• What the task requires
Reproduce the material in full, exactly as written.

━━━━━━━━━━━━━━━━━━━━━━━━━━━━━━

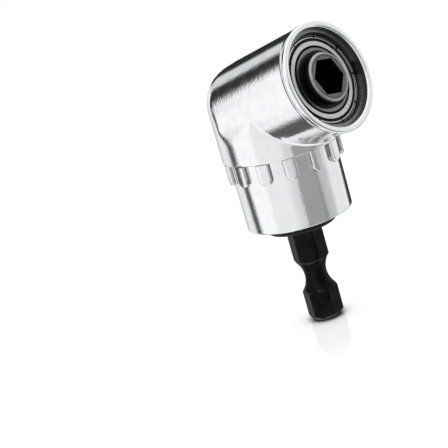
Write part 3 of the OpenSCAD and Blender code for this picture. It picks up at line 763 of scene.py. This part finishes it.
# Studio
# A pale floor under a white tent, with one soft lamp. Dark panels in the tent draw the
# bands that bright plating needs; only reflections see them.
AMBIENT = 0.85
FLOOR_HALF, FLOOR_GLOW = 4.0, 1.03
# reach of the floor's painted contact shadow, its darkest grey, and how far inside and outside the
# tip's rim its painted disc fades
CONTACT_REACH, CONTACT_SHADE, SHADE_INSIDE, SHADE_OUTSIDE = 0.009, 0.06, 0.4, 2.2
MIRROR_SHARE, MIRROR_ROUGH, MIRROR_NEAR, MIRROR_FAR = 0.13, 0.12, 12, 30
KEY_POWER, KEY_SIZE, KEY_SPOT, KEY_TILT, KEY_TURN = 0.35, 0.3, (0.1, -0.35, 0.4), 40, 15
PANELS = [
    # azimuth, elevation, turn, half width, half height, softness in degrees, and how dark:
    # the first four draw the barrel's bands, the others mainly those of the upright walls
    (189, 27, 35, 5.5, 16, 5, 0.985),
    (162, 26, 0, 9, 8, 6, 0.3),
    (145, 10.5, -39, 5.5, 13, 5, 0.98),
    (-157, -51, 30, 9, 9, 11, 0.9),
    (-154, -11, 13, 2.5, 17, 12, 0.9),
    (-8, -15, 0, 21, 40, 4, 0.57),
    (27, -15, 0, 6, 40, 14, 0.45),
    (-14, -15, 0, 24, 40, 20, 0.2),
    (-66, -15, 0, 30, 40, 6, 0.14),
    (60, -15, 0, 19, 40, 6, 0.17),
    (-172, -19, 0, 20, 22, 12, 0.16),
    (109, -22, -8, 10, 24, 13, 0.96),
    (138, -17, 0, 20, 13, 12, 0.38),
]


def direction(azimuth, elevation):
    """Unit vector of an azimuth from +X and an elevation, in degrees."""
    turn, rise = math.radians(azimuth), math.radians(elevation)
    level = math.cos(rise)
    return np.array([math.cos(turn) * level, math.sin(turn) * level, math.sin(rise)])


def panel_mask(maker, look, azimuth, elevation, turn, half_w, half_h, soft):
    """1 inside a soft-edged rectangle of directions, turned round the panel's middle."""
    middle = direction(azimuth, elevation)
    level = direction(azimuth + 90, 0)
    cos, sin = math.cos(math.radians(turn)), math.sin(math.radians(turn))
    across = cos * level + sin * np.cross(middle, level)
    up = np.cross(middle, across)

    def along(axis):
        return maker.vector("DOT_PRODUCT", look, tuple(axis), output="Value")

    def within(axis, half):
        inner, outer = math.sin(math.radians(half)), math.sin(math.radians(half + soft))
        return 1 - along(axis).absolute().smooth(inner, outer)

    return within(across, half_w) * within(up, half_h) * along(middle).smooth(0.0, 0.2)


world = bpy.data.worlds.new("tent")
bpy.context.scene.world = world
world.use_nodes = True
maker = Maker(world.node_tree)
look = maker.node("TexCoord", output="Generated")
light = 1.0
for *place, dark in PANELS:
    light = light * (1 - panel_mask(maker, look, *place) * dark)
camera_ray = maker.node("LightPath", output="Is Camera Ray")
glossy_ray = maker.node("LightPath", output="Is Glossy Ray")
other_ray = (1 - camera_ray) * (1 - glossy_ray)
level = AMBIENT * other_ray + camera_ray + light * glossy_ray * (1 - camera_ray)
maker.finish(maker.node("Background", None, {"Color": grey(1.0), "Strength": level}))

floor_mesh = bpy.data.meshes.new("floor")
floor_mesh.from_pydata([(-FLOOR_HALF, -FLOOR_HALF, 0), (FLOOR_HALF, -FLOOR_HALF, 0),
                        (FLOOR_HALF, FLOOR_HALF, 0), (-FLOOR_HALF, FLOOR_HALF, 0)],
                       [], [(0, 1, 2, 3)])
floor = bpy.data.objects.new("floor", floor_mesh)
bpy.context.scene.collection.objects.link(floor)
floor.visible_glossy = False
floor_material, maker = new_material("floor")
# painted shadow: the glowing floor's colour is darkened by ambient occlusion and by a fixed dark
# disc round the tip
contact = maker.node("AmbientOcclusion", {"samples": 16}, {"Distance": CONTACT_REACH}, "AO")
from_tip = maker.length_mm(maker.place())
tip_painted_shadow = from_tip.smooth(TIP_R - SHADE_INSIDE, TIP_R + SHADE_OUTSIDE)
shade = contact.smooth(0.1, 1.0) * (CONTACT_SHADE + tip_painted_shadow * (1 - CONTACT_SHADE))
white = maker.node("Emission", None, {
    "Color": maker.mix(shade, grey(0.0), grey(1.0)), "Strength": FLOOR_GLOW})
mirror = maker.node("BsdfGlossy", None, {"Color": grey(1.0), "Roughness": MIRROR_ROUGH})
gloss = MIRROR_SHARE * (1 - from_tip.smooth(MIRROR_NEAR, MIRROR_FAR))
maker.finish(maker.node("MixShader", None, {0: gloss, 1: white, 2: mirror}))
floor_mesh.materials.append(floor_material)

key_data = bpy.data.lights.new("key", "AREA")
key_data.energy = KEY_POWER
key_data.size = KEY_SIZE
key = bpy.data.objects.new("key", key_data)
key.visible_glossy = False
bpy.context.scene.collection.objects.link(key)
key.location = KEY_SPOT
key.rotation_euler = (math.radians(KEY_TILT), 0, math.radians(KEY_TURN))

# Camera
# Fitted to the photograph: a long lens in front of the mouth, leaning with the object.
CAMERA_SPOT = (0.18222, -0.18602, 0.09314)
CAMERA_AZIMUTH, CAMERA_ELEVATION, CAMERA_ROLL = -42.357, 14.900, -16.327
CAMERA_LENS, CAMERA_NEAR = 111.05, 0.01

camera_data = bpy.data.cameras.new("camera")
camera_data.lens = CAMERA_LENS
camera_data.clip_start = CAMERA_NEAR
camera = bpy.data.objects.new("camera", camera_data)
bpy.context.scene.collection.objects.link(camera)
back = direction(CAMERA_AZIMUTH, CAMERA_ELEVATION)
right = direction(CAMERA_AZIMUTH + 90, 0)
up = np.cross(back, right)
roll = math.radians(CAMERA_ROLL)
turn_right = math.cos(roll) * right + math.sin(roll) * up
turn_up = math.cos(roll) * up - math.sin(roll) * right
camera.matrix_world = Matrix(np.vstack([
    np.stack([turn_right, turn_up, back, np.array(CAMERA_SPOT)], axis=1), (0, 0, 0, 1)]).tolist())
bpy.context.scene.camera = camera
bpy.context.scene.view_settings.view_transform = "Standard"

━━━━━━━━━━━━━━━━━━━━━━━━━━━━━━

• The completed task
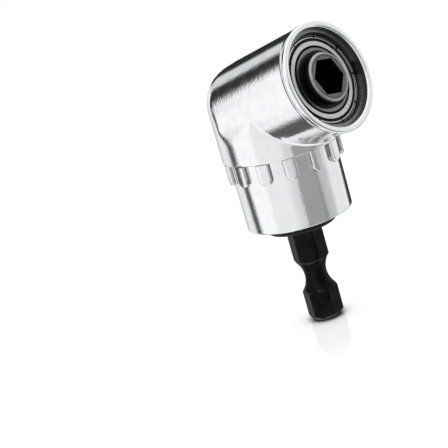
Write part 3 of the OpenSCAD and Blender code for this picture. It picks up at line 763 of scene.py. This part finishes it.
# Studio
# A pale floor under a white tent, with one soft lamp. Dark panels in the tent draw the
# bands that bright plating needs; only reflections see them.
AMBIENT = 0.85
FLOOR_HALF, FLOOR_GLOW = 4.0, 1.03
# reach of the floor's painted contact shadow, its darkest grey, and how far inside and outside the
# tip's rim its painted disc fades
CONTACT_REACH, CONTACT_SHADE, SHADE_INSIDE, SHADE_OUTSIDE = 0.009, 0.06, 0.4, 2.2
MIRROR_SHARE, MIRROR_ROUGH, MIRROR_NEAR, MIRROR_FAR = 0.13, 0.12, 12, 30
KEY_POWER, KEY_SIZE, KEY_SPOT, KEY_TILT, KEY_TURN = 0.35, 0.3, (0.1, -0.35, 0.4), 40, 15
PANELS = [
    # azimuth, elevation, turn, half width, half height, softness in degrees, and how dark:
    # the first four draw the barrel's bands, the others mainly those of the upright walls
    (189, 27, 35, 5.5, 16, 5, 0.985),
    (162, 26, 0, 9, 8, 6, 0.3),
    (145, 10.5, -39, 5.5, 13, 5, 0.98),
    (-157, -51, 30, 9, 9, 11, 0.9),
    (-154, -11, 13, 2.5, 17, 12, 0.9),
    (-8, -15, 0, 21, 40, 4, 0.57),
    (27, -15, 0, 6, 40, 14, 0.45),
    (-14, -15, 0, 24, 40, 20, 0.2),
    (-66, -15, 0, 30, 40, 6, 0.14),
    (60, -15, 0, 19, 40, 6, 0.17),
    (-172, -19, 0, 20, 22, 12, 0.16),
    (109, -22, -8, 10, 24, 13, 0.96),
    (138, -17, 0, 20, 13, 12, 0.38),
]


def direction(azimuth, elevation):
    """Unit vector of an azimuth from +X and an elevation, in degrees."""
    turn, rise = math.radians(azimuth), math.radians(elevation)
    level = math.cos(rise)
    return np.array([math.cos(turn) * level, math.sin(turn) * level, math.sin(rise)])


def panel_mask(maker, look, azimuth, elevation, turn, half_w, half_h, soft):
    """1 inside a soft-edged rectangle of directions, turned round the panel's middle."""
    middle = direction(azimuth, elevation)
    level = direction(azimuth + 90, 0)
    cos, sin = math.cos(math.radians(turn)), math.sin(math.radians(turn))
    across = cos * level + sin * np.cross(middle, level)
    up = np.cross(middle, across)

    def along(axis):
        return maker.vector("DOT_PRODUCT", look, tuple(axis), output="Value")

    def within(axis, half):
        inner, outer = math.sin(math.radians(half)), math.sin(math.radians(half + soft))
        return 1 - along(axis).absolute().smooth(inner, outer)

    return within(across, half_w) * within(up, half_h) * along(middle).smooth(0.0, 0.2)


world = bpy.data.worlds.new("tent")
bpy.context.scene.world = world
world.use_nodes = True
maker = Maker(world.node_tree)
look = maker.node("TexCoord", output="Generated")
light = 1.0
for *place, dark in PANELS:
    light = light * (1 - panel_mask(maker, look, *place) * dark)
camera_ray = maker.node("LightPath", output="Is Camera Ray")
glossy_ray = maker.node("LightPath", output="Is Glossy Ray")
other_ray = (1 - camera_ray) * (1 - glossy_ray)
level = AMBIENT * other_ray + camera_ray + light * glossy_ray * (1 - camera_ray)
maker.finish(maker.node("Background", None, {"Color": grey(1.0), "Strength": level}))

floor_mesh = bpy.data.meshes.new("floor")
floor_mesh.from_pydata([(-FLOOR_HALF, -FLOOR_HALF, 0), (FLOOR_HALF, -FLOOR_HALF, 0),
                        (FLOOR_HALF, FLOOR_HALF, 0), (-FLOOR_HALF, FLOOR_HALF, 0)],
                       [], [(0, 1, 2, 3)])
floor = bpy.data.objects.new("floor", floor_mesh)
bpy.context.scene.collection.objects.link(floor)
floor.visible_glossy = False
floor_material, maker = new_material("floor")
# painted shadow: the glowing floor's colour is darkened by ambient occlusion and by a fixed dark
# disc round the tip
contact = maker.node("AmbientOcclusion", {"samples": 16}, {"Distance": CONTACT_REACH}, "AO")
from_tip = maker.length_mm(maker.place())
tip_painted_shadow = from_tip.smooth(TIP_R - SHADE_INSIDE, TIP_R + SHADE_OUTSIDE)
shade = contact.smooth(0.1, 1.0) * (CONTACT_SHADE + tip_painted_shadow * (1 - CONTACT_SHADE))
white = maker.node("Emission", None, {
    "Color": maker.mix(shade, grey(0.0), grey(1.0)), "Strength": FLOOR_GLOW})
mirror = maker.node("BsdfGlossy", None, {"Color": grey(1.0), "Roughness": MIRROR_ROUGH})
gloss = MIRROR_SHARE * (1 - from_tip.smooth(MIRROR_NEAR, MIRROR_FAR))
maker.finish(maker.node("MixShader", None, {0: gloss, 1: white, 2: mirror}))
floor_mesh.materials.append(floor_material)

key_data = bpy.data.lights.new("key", "AREA")
key_data.energy = KEY_POWER
key_data.size = KEY_SIZE
key = bpy.data.objects.new("key", key_data)
key.visible_glossy = False
bpy.context.scene.collection.objects.link(key)
key.location = KEY_SPOT
key.rotation_euler = (math.radians(KEY_TILT), 0, math.radians(KEY_TURN))

# Camera
# Fitted to the photograph: a long lens in front of the mouth, leaning with the object.
CAMERA_SPOT = (0.18222, -0.18602, 0.09314)
CAMERA_AZIMUTH, CAMERA_ELEVATION, CAMERA_ROLL = -42.357, 14.900, -16.327
CAMERA_LENS, CAMERA_NEAR = 111.05, 0.01

camera_data = bpy.data.cameras.new("camera")
camera_data.lens = CAMERA_LENS
camera_data.clip_start = CAMERA_NEAR
camera = bpy.data.objects.new("camera", camera_data)
bpy.context.scene.collection.objects.link(camera)
back = direction(CAMERA_AZIMUTH, CAMERA_ELEVATION)
right = direction(CAMERA_AZIMUTH + 90, 0)
up = np.cross(back, right)
roll = math.radians(CAMERA_ROLL)
turn_right = math.cos(roll) * right + math.sin(roll) * up
turn_up = math.cos(roll) * up - math.sin(roll) * right
camera.matrix_world = Matrix(np.vstack([
    np.stack([turn_right, turn_up, back, np.array(CAMERA_SPOT)], axis=1), (0, 0, 0, 1)]).tolist())
bpy.context.scene.camera = camera
bpy.context.scene.view_settings.view_transform = "Standard"